International standards, including the Arab Charter on Human Rights, ratified by Saudi Arabia, require countries that retain the death penalty to use it only for the “most serious crimes,” and in exceptional circumstances. In 2012, the United Nations special rapporteur on extrajudicial, summary, or arbitrary executions stated that where used, the death penalty should be limited to cases in which a person is intentionally killed and not used to punish drug-related offenses.
Human Rights Watch has documented numerous cases in which Saudi courts sentenced defendants to death following unfair trials. In one such case, a Saudi court sentenced a Jordanian man, Waleed al-Saqqar, to death in December 2014 for smuggling drugs across the Saudi border from Jordan in his truck.
The judgment following al-Saqqar’s trial reveals that the trial lasted only one day, and a source with direct knowledge of the case told Human Rights Watch that the entire trial lasted about five minutes. The source said that a judge asked al-Saqqar to confirm his identity and state whether the truck belonged to him, then issued the death sentence. Al-Saqqar did not have a defense lawyer.
The source said that the judge did not allow al-Saqqar a chance to explain the circumstances, which he viewed as a mitigating factor. The source said that in April 2013 al-Saqqar met a Saudi man at the Jordanian Free Zone near Zarqa city who offered to pay him 300,000 Saudi Riyals (US$80,000) to smuggle several bags of agricultural hormones to Saudi Arabia. The Saudi man said that his workers were urgently waiting for them and would need them before he could get permission from the Saudi Heath and Agricultural Ministries to legally import them. Al-Saqqar agreed to the arrangement.
On April 11, 2013, Saudi authorities stopped al-Saqqar after he entered Saudi Arabia from Jordan at the al-Haditha border crossing and searched the truck. According to the trial judgment, the authorities discovered 144,000 pills identified as captagon (fenethylline), a banned substance in Saudi Arabia. According to the official judgment al-Saqqar assisted Saudi authorities in an attempt to locate and apprehend the person inside Saudi Arabia responsible for receiving the drugs, but authorities were not able to apprehend him.
The source said that the case remains on appeal. The appeals court, the Saudi Supreme Court, and the Saudi royal court must approve the judgment before the sentence can be carried out. Al-Saqqar primarily is in Al-Qarrayat General Prison in northern Saudi Arabia.

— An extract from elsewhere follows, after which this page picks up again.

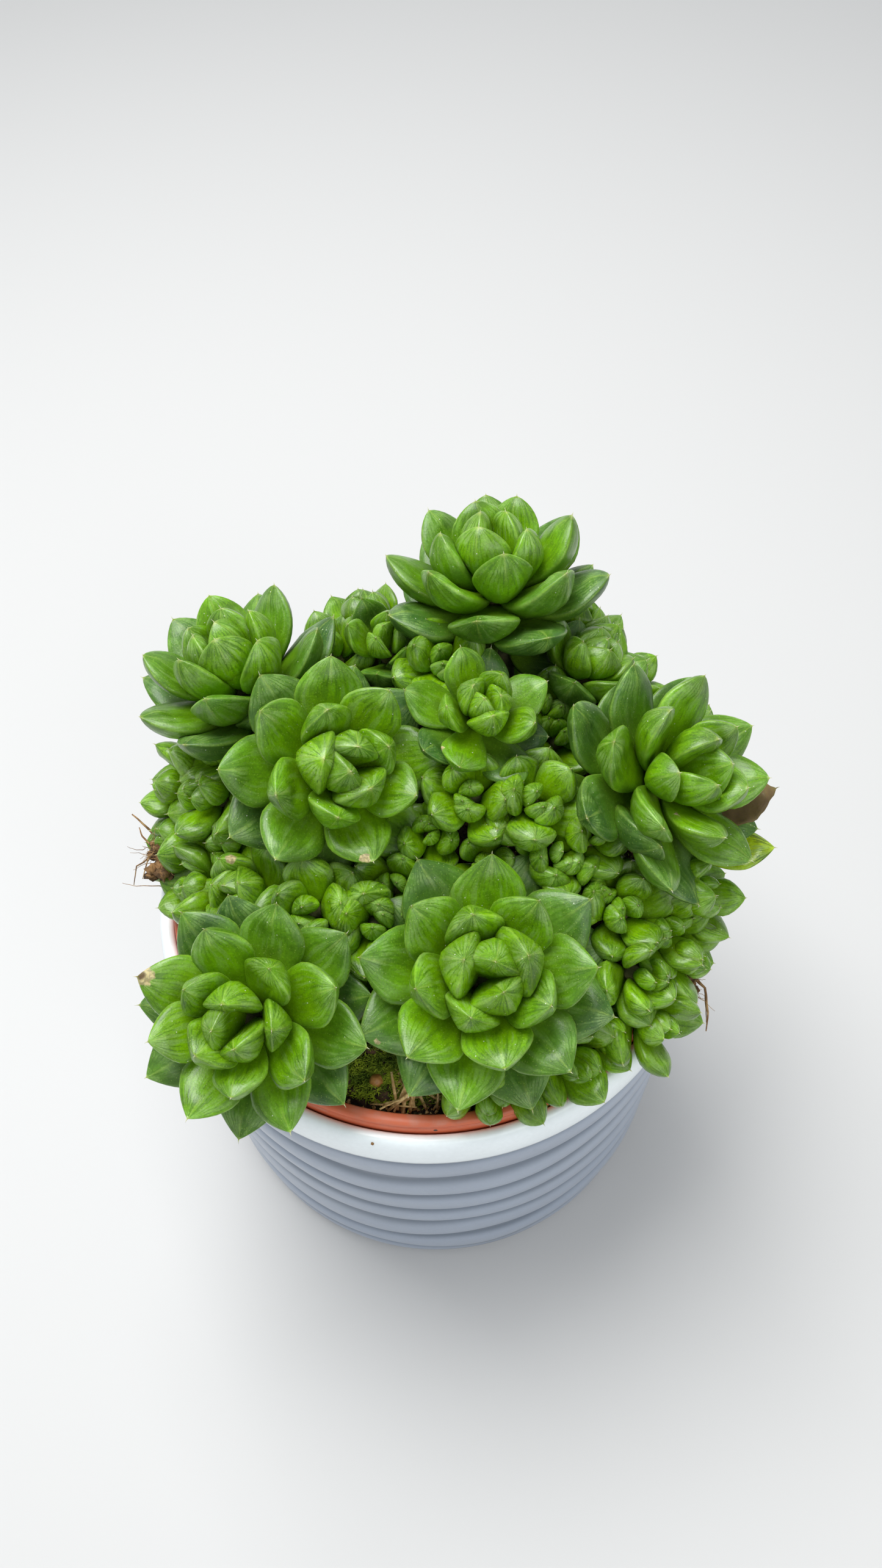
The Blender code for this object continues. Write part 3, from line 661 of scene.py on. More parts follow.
def tree_of(shape):
    """The shape as a tree that tells what it overlaps."""
    return BVHTree.FromPolygons(*shape)


def placed_stems():
    """Each rosette's stem, in the free spot of the peat that is nearest to below its rosette."""
    stems, trees = {}, []
    for rosette in sorted(ROSETTES, key=lambda one: one.z):
        _, _, up = axes_of(rosette)
        wanted = Vector((rosette.x, rosette.y)) - Vector((up.x, up.y)) * rosette.length * 0.6
        if wanted.length > FOOT_WANTED:
            wanted *= FOOT_WANTED / wanted.length
        spots = sorted(
            ((ring, turn) for ring in range(0, 26, 2) for turn in range(0, 360, 30) if ring or not turn),
            key=lambda spot: spot[0],
        )
        for ring, turn in spots:
            foot = wanted + ring * direction(math.radians(turn))
            if foot.length > FOOT_LIMIT:
                continue
            stem = Stem(rosette, foot)
            tree = tree_of(stem.shape(LEAF_CLEARANCE))
            if not any(tree.overlap(other) for other in trees):
                break
        else:
            raise ValueError("no room in the peat for " + rosette.name)
        stems[rosette.name] = stem
        trees.append(tree)
    return stems


def leaf_tries():
    """Ways for a leaf to make room for its neighbours, from the slightest to the strongest."""
    for size in (1, 0.9, 0.8, 0.68, 0.55):
        for lift in (0, 7, -7, 14, -14, 22, 30, 40):
            for aside in (0, 12, -12, 24, -24):
                yield lift, aside, size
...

In another case, a Pakistani man, Safdar Iqbal, told Justice Project Pakistan in December 2015 that men affiliated with the Pakistani agency that gave him his Saudi visa invaded his Karachi hotel room. He said the men forced him to swallow heroin capsules to smuggle into Saudi Arabia, beating him with guns and threatening to kill him and his family.
Saudi authorities apprehended him in February 2011 when he landed at Dammam’s King Fahd International Airport. He said that a court convicted him after four hearings, and that he did not dispute a 15-year sentence because it was better than the death penalty. Later, however, officials informed him that an appeals court had increased his sentence to death. Iqbal did not have a defense lawyer and said that the judges did not attempt to investigate his claim that he was coerced to smuggle the pills. He was held in Dammam prison and executed on October 18, 2017.
Human Rights Watch has documented longstanding due process violations in Saudi Arabia’s criminal justice system that makes it difficult for a defendant to get a fair trial even in capital cases. In cases Human Rights Watch has analyzed, authorities did not always inform suspects of the charges against them or allow them access to evidence, even after trial sessions began.
Authorities generally did not allow lawyers to assist suspects during interrogation and often impeded them from examining witnesses and presenting evidence at trial. The problems were compounded for non-Arabic speaking foreigners, who in the absence of a lawyer face overwhelming obstacles to understanding court procedures and submitting defense documents.
The Death Penalty Worldwide Database, which collects information on executions across the globe, shows that Saudi Arabia has one of the highest execution rates in the world and applies the death penalty to a range of offenses that do not constitute “most serious crimes,” including drug offenses, adultery, sorcery, and apostasy. Saudi Arabia trails only Iran in the Middle East in in the number of its executions.
Human Rights Watch opposes capital punishment in all countries and under all circumstances. Capital punishment is unique in its cruelty and finality, and it is inevitably and universally plagued with arbitrariness, prejudice, and error.
In 2013, following similar resolutions in 2007, 2008, and 2010, the UN General Assembly called on countries to establish a moratorium on the use of the death penalty, progressively restrict the practice, and reduce the offenses for which it might be imposed, all with the view toward its eventual abolition. UN Secretary-General Ban Ki-moon has also called on countries to abolish the death penalty.